Colton Underwood sat down with Robin Roberts to “reveal his truth.” In the pre-taped interview on Wednesday’s Good Morning America, the former Bachelor explained this past year has served as a catalyst for admitting what he has long known about himself.
“Obviously, like this year’s been a lot for a lot of people and it’s probably made a lot of people look themselves in the mirror and figure out who they are or what they’ve been running from or what they’ve been putting off in their lives,” Underwood said. “And for me, I’ve run from myself for a long time. I’ve hated myself for a long time.”
“And I’m gay,” he continued. “And I came to terms with that earlier this year and have been processing it.”
Underwood’s announcement marks the first time a Bachelor Nation lead has come out. The former football player was first introduced on Becca Kufrin’s season of The Bachelorette before starring in season 23 of The Bachelor.
He left the franchise dating Cassie Randolph. However, shortly after their split last year, she filed a restraining order against Underwood for harassment and stalking. The former couple later reached an agreement and she dismissed the filing.
“I got into a place for me in my personal life that was dark and bad and I can list a bunch of different things but they’d all be excused,” the former Bachelor in Paradise contestant explained. “But overall the reason why now is because I got to a place where I didn’t think I was ever going to share this. I would’ve rather died than say ‘I’m gay.’”
While pondering if he regretted being the Bachelor, he admitted “I could’ve handled it better.”
“I just wished I wouldn’t have dragged people into my own mess of figuring out who I was,” Underwood explained. He added, “I can sit here and say I’m sorry to all of those women. I can also say thank you because without them and without the Bachelor franchise I don’t know if this would have ever come out.”
In fact, he revealed he literally thanked God when he was cast for “making me straight.”
He shared, “I remember that vividly of, like, ‘Finally, you’re letting me be straight. Finally, you’re giving me a life, a fiancée. Then I’m gonna have the kids, then I’m gonna have the house.’”
As Underwood explained, he first realized he was gay when he was a child, but was only able to really understand it as a freshman in high school. He explained, “And by that time I had already grown up in the Catholic church. I have gone to Catholic grade school. I had learned in the Bible that gay is a sin. I had made mistakes in my sports and my athletic career and when you make mistakes, ‘That play was gay.’”
However, now ready to come out, he credits the support of his family and friends for taking this step.
While he admits to receiving a range of responses, “the underlying most common one was almost ‘I wish you’d told me sooner.’ And when I hear that I wish I would’ve had faith in my friends and my family a little bit more.”
Roberts revealed his father was with him at the interview. “My dad, I told him and his reaction was sort of the same, like ‘I wish you would’ve trusted me sooner’ but then he followed it up with ‘How can I help you? How can I help take this off your plate? Who can I tell?’ And to me, that was more meaningful than ‘I love you.’”

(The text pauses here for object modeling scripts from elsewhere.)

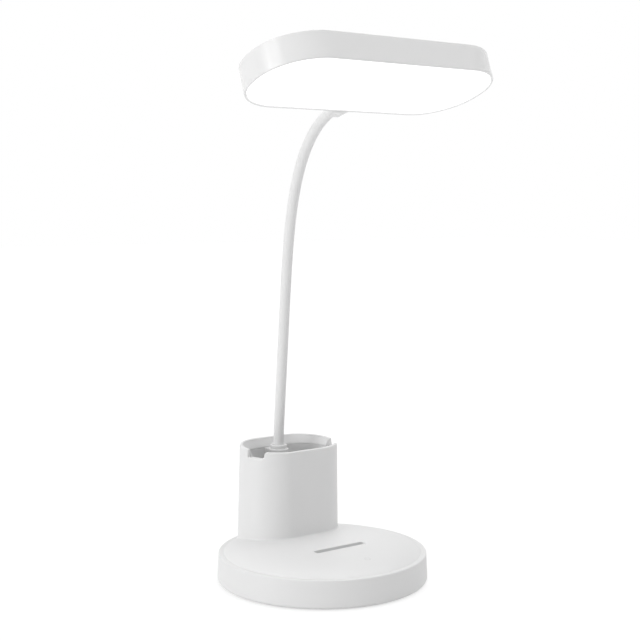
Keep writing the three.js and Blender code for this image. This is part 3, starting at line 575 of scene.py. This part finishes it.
def cupMesh():
    line, radius, wall, fillet = rimLine(), cup["rimRound"], cup["wall"], cup["footFillet"]

    def row(height, out, drafted=1.0):
        return [cupPoint(even, height, out, drafted) for *_, even in line]

    def belowRim(depth, share, out, drafted=1.0):
        # The rim's line at a depth in the wall, moved a share of the way to a level, evenly spread row
        ring = []
        for along, height, outU, outZ, even in line:
            along, height = along - depth * outU, height - depth * outZ
            ring.append(cupPoint(along + (even - along) * share, height + (cup["evenBelow"] - height) * share,
                                 out, drafted))
        return ring

    rings = [row(cup["floor"], -wall - inset, 0) for inset in cup["floorInsets"]]
    rings += [row(height, -wall, 0) for height in cup["innerRows"]]
    rings += [belowRim(radius, share, -wall, 0) for share in cup["evenShares"]]
    edge = arcPoints((radius - wall, radius), radius, 180, 270, 6)
    edge += arcPoints((-radius, radius), radius, 270, 360, 6)
    rings += [belowRim(depth, 0, out, 1 + out / wall) for out, depth in edge]
    rings += [belowRim(radius, share, 0) for share in cup["evenShares"][::-1]]
    rings += [row(height, 0) for height in cup["outerRows"]]
    foot = arcPoints((fillet, fillet), fillet, 180, 270, 9)[:-1] + [(fillet, -cup["footSink"])]
    for out, lift in foot:
        rings.append([(x, y, topHeight(x, y) + lift) for x, y, _ in row(cup["footRow"], out)])
    root = base["underFoot"] + cup["rootRise"]
    rings.append([(x, y, root) for x, y, _ in rings[-1]])
    rings += [row(root, -wall, 0), row(cup["floor"] - wall, -wall, 0)]
    return skin(rings)


# Inside the rim a sloped band runs down to the liner's edge; it stops at the notches
band = {"root": 1.8, "reach": 2.0, "inset": 4.3, "foot": 74.2, "turn": 75.0, "top": 78.55, "underRim": 0.55,
        "step": 1.6}


def rimHeight(along):
    curve = cup["frontRound"]
    past = min(along % cupLength(), -along % cupLength()) - sideLength(cup["notchFront"])
    if past < 0 or past > curve:
        return cup["rim"]
    return cup["rim"] - curve + math.sqrt(curve ** 2 - (curve - past) ** 2)


def rimBand(start, end):
    root, reach, inset, foot, turn = pick(band, "root reach inset foot turn")
    rings = []
    for along in evenRun(start, end, band["step"]) + [end]:
        top = min(band["top"], rimHeight(along) - band["underRim"])
        section = [(root, foot), (inset, foot), (inset, turn), (reach, top), (root, top)]
        rings.append([cupPoint(along, height, -depth, 0) for depth, height in section])
    return skin(rings)


groove = {"length": 37.8, "width": 5, "round": 1.2, "centreY": -18.5, "bottom": 16.6, "lip": 0.45,
          "underTop": 0.8, "lead": 1, "flare": 0.1, "graze": 0.02, "overrun": 2}
touch = {"centreY": -45, "bossRadius": 7, "bossBottom": 18.58, "bossTop": 21}
posts = {"ring": 50, "radius": 3.4, "top": 20.47, "boreRadius": 1.6, "boreFoot": 2, "boreTop": 10.6}
chargeHole = {"halfWidth": 4.75, "halfHeight": 1.95, "corner": 1.8, "height": 10.4, "lip": 0.4,
              "draftShare": 0.54, "depth": 8, "overrun": 4}
neckHole = {"radius": 4.3, "y": 47.7, "bottom": 20, "top": 30}


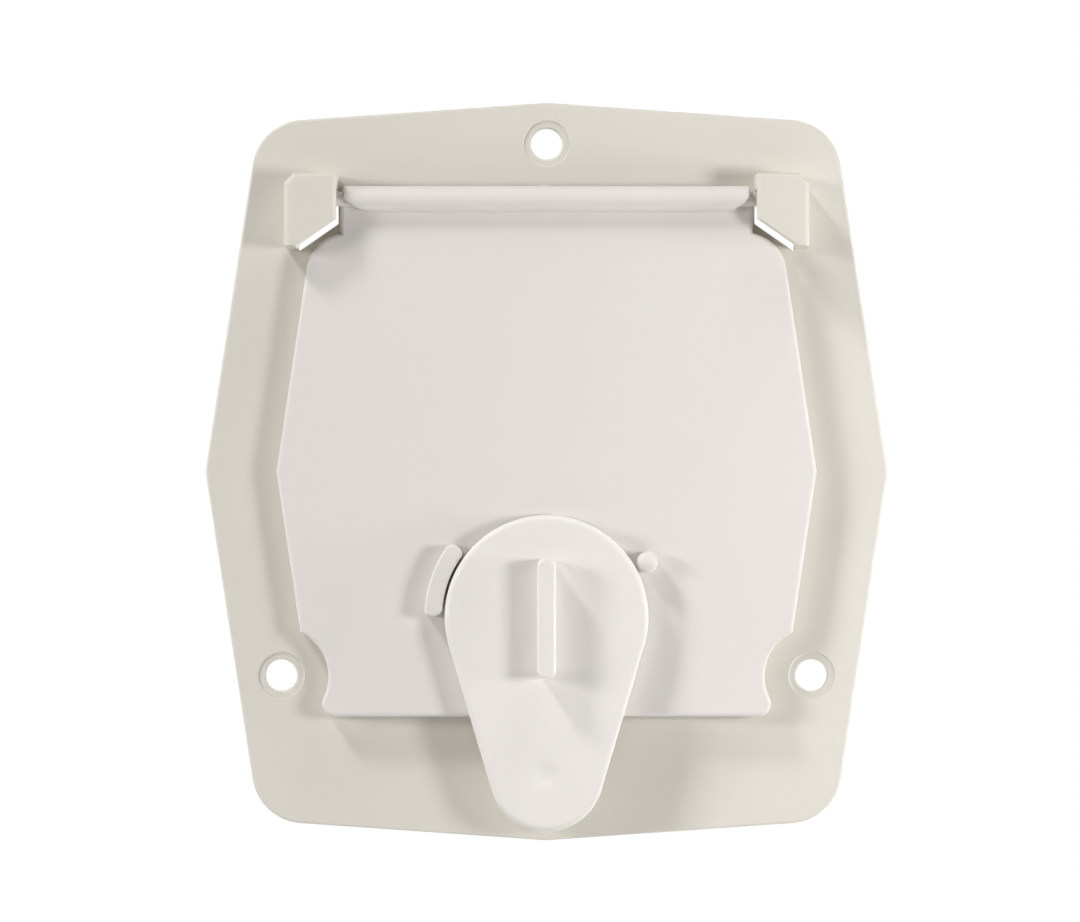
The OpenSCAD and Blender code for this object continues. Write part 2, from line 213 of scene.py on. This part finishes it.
def flap_outline(inset):
    """Two circles and the lines that touch both."""
    t = math.degrees(FLAP_TILT)
    return np.concatenate([arc(0, PIVOT_Z, HEAD_R - inset, -t, 180 + t, 90),
                           arc(0, TAIL_Z, TAIL_R - inset, 180 + t, 360 - t, 60)])


def grip_outline(inset):
    """A bar whose upper end is rounder than its lower one. Its ends lean in half as much as its sides."""
    w, end, r = GRIP_FOOT / 2 - inset, GRIP_HALF_L - inset / 2, GRIP_R - inset / 2
    return rounded([(-w, PIVOT_Z - end), (w, PIVOT_Z - end), (w, PIVOT_Z + end), (-w, PIVOT_Z + end)],
                   (r, r, GRIP_UPPER_R * r, GRIP_UPPER_R * r), 0, 16)


def cap(x, z, r, start, first, second):
    """Half a superellipse about (x, z), from the angle start: |u|^n + |v|^n = r^n, where n is first on the side that
    it starts from and second on the other. A half circle's n is 2, and the ends grow squarer with it. The points lie
    at u = r cos(t)^(2/n) and v = r sin(t)^(2/n)."""
    t, a = np.linspace(0, np.pi, 24), math.radians(start)
    power = 2 / np.where(np.cos(t) > 0, first, second)
    u, v = np.sign(np.cos(t)) * np.abs(np.cos(t)) ** power, np.abs(np.sin(t)) ** power
    return np.array([x, z]) + r * (u[:, None] * [math.cos(a), math.sin(a)] + v[:, None] * [-math.sin(a), math.cos(a)])


def stop_outline(inset):
    """A band round the flap's head. Its upper end is rounder than its lower one, whose corner next to the flap is
    rounded off, so that the flap clears it when it is turned."""
    middle, half = STOP_IN + STOP_W / 2, STOP_W / 2 - inset
    ends = [(middle * math.cos(math.radians(a)), PIVOT_Z + middle * math.sin(math.radians(a)))
            for a in (STOP_HIGH, STOP_LOW)]
    return np.concatenate([arc(0, PIVOT_Z, middle + half, STOP_HIGH, STOP_LOW, 24),
                           cap(*ends[1], half, STOP_LOW, 4.0, 2.0)[1:],
                           arc(0, PIVOT_Z, middle - half, STOP_LOW, STOP_HIGH, 24)[1:],
                           cap(*ends[0], half, STOP_HIGH + 180, 2.5, 2.5)[1:-1]])


def hood_outline(inset):
    """The hood's front. Its lower and slanting sides move inwards by a third of the inset, so that their front edges
    are crisper than the others. The slanting side is the line z = lip + slope (x - inner side)."""
    low, c = inset / 3, HOOD_CHAMFER + (math.sqrt(2) - 1) * inset
    slope = (HOOD_BOTTOM - HOOD_LIP) / (HOOD_WALL_IN - HOOD_IN)
    lip = HOOD_LIP + low * math.hypot(1, slope)
    return rounded([(HOOD_IN + inset, HOOD_TOP - inset), (HOOD_IN + inset, lip + slope * inset),
                    (HOOD_IN + (HOOD_BOTTOM + low - lip) / slope, HOOD_BOTTOM + low),
                    (HOOD_OUT - inset, HOOD_BOTTOM + low), (HOOD_OUT - inset, HOOD_TOP - c),
                    (HOOD_OUT - c, HOOD_TOP - inset)], max(HOOD_CORNER - inset, 0), 0, 6)


def window_outline(inset):
    """The window that a moulding core leaves in the flange: the hood's own hollow, a little lower."""
    return rounded([(HOOD_IN, ROOF_Z), (HOOD_IN, HOOD_LIP - WINDOW_DROP), (HOOD_WALL_IN, HOOD_BOTTOM - WINDOW_DROP),
                    (HOOD_WALL_IN, ROOF_Z)], WINDOW_R, inset, 4)


# Profiles are lists of (inset, height), from the front face's edge round to the back face's edge.

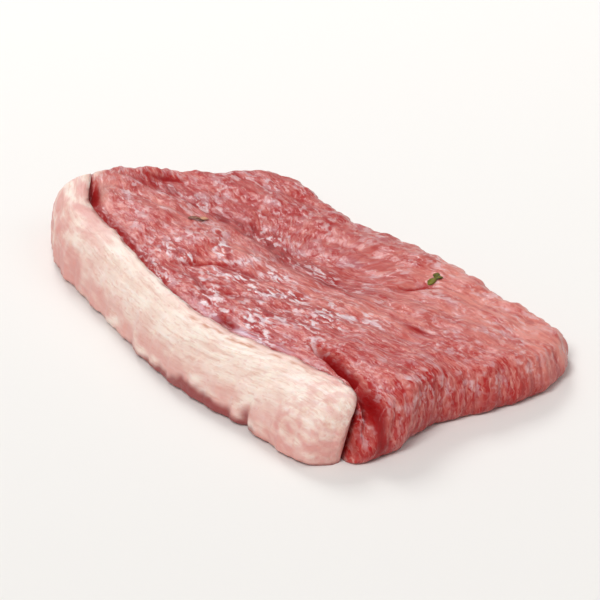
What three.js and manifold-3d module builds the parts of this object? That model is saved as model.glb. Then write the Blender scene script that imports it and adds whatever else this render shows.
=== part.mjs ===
// A raw beef topside steak lying flat: a slab of lean with the outer fat down one long side.
// Millimetres, +Z up, origin at the middle of the footprint. The fat faces -X, the length runs along Y.
import * as THREE from "three";
import { mergeVertices } from "three/addons/utils/BufferGeometryUtils.js";
import Module from "manifold-3d";

// Driving dimensions
const LENGTH = 182;
const WIDTH = 112;
const SEAM_HEIGHT = 20;
const FREE_HEIGHT = 11.5;
const SEAM_GAP = 0.3;
const SEAM_LEAN_OUT = 8;

// The outline at even stations from the front end (-Y) to the far end (+Y), as shares of the width
const SEAM_X = [-0.272, -0.272, -0.312, -0.358, -0.362, -0.334, -0.294, -0.253, -0.12];
const FREE_X = [0.46, 0.482, 0.462, 0.472, 0.446, 0.396, 0.406, 0.426, 0.43];
const FAT_REACH = [0.18, 0.193, 0.166, 0.138, 0.122, 0.116, 0.126, 0.126, 0.15];
// The two ends at even stations from the seam to the free edge, as shares of the length
const FRONT_Y = [-0.484, -0.488, -0.459, -0.468, -0.482, -0.476, -0.44];
const FAR_Y = [0.483, 0.474, 0.452, 0.432, 0.406, 0.376, 0.335];
// Thickness of the lean from the seam to the free edge, as a share of the height at the seam
const THICKNESS = [0.98, 1.0, 0.94, 0.81, 0.74, 0.67, FREE_HEIGHT / SEAM_HEIGHT];

// The free borders: the reach and drop of their round, the bulge of the side and the inset of the foot
const EDGE_ROUND = 5;
const EDGE_DROP = 3.2;
const SIDE_BULGE = 1.6;
const FOOT_INSET = 1.8;
const CORNER_SHARE = 0.11;
const CORNER_CUT = 9;

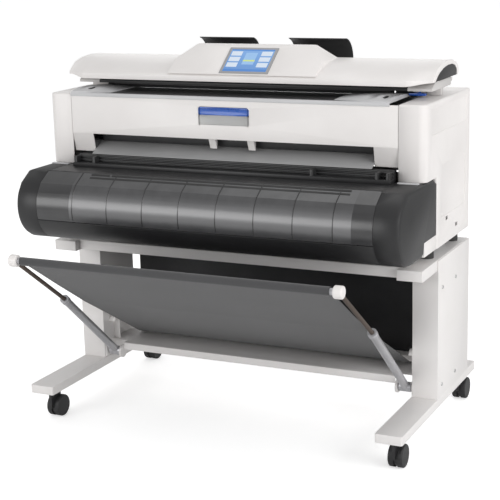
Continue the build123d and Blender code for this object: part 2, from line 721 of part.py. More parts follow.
with BuildPart() as glass:
    slab((-470, 470), (-24, 48), (base_high, base_high + 2))
save(glass, "scanner_glass")

for name, axis in (("feed", feed_axis), ("exit", exit_axis)):
    with BuildPart() as roller:
        round_x((-base_half + 5, base_half - 5), *axis, 4)
        for index in range(-4, 5):
            round_x((index * 120 - 30, index * 120 + 30), *axis, feed_radius)
    save(roller, f"{name}_roller")

# Scanner: cover shell, raised console and the lugs of the paper guides
cover_outline = [(lip_y, lip_bottom), (lip_y, lip_top), (-150, 1136), (-110, 1151), (-60, 1162),
                 (0, scan_top), (50, 1165), (85, 1156), (scan_back - 4, 1140), (scan_back, 1128),
                 (scan_back - 6, 1114)]
cover_inner = [(scan_back - 10, 1116), (scan_back - 5, 1128), (scan_back - 8, 1138), (82, 1152), (48, 1160),
               (0, scan_top - 5), (-59, 1157), (-108, 1146), (-148, 1131), (lip_y + 4, 1119),
               (lip_y + 4, lip_bottom)]
console_outline = [(face_low[0] + 4, face_low[1] - 1), face_low, face_high, (-56, 1213), (-44, 1211),
                   (14, 1164), (0, 1160), (-58, 1157), (-108, 1146), (-148, 1131)]
face_slope = degrees(atan2(face_high[1] - face_low[1], face_high[0] - face_low[0]))
screen_middle = ((face_low[0] + face_high[0]) / 2 - 3, (face_low[1] + face_high[1]) / 2 - 2)
screen_plane = Plane(origin=(screen_x, *screen_middle), x_dir=(1, 0, 0),
                     z_dir=(0, -sin(radians(face_slope)), cos(radians(face_slope))))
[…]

Underwood Admits to Thoughts of Self-Harm
When Roberts asked Underwood if he ever contemplated self-harm, he admitted to suicidal thoughts.
“There was a moment in LA when I woke up and I didn’t think I was going to wake up. I didn’t have the intentions of waking up and I did,” he tearfully said. “And I think for me that was a wake-up call of like ‘This is your life. Take back control.’”
He added, “I’m driving my car close to a cliff, like, ‘Oh if this goes off the cliff it’s not that big of a deal.’ I don’t feel that anymore.”
Underwood Apologizes to Randolph After ‘Tumultuous’ Split
After their split, Randolph filed a restraining order against Underwood for harassment, loitering outside her and her parents’ homes and even placing a tracker on her car according to court documents obtained by TMZ. Now, he is issuing a public apology to the speech pathologist.
“I’d like to say sorry for how things ended. I messed up, I made a lot of bad choices,” he said.
When asked by Roberts, he revealed he did love her. “That only made it harder and more confusing for me. If I’m being very honest, I love everything about her,” he explained. “It’s hard for me to articulate exactly what my emotions were for her and going through that because I obviously had an internal fight going on.”
He reiterated, “I would just say that I’m sorry from the bottom of my heart. I’m sorry for any pain and emotional stress I caused. I wish it wouldn’t have happened the way it did. I wish I would’ve been courageous enough to fix myself before I broke anybody else.”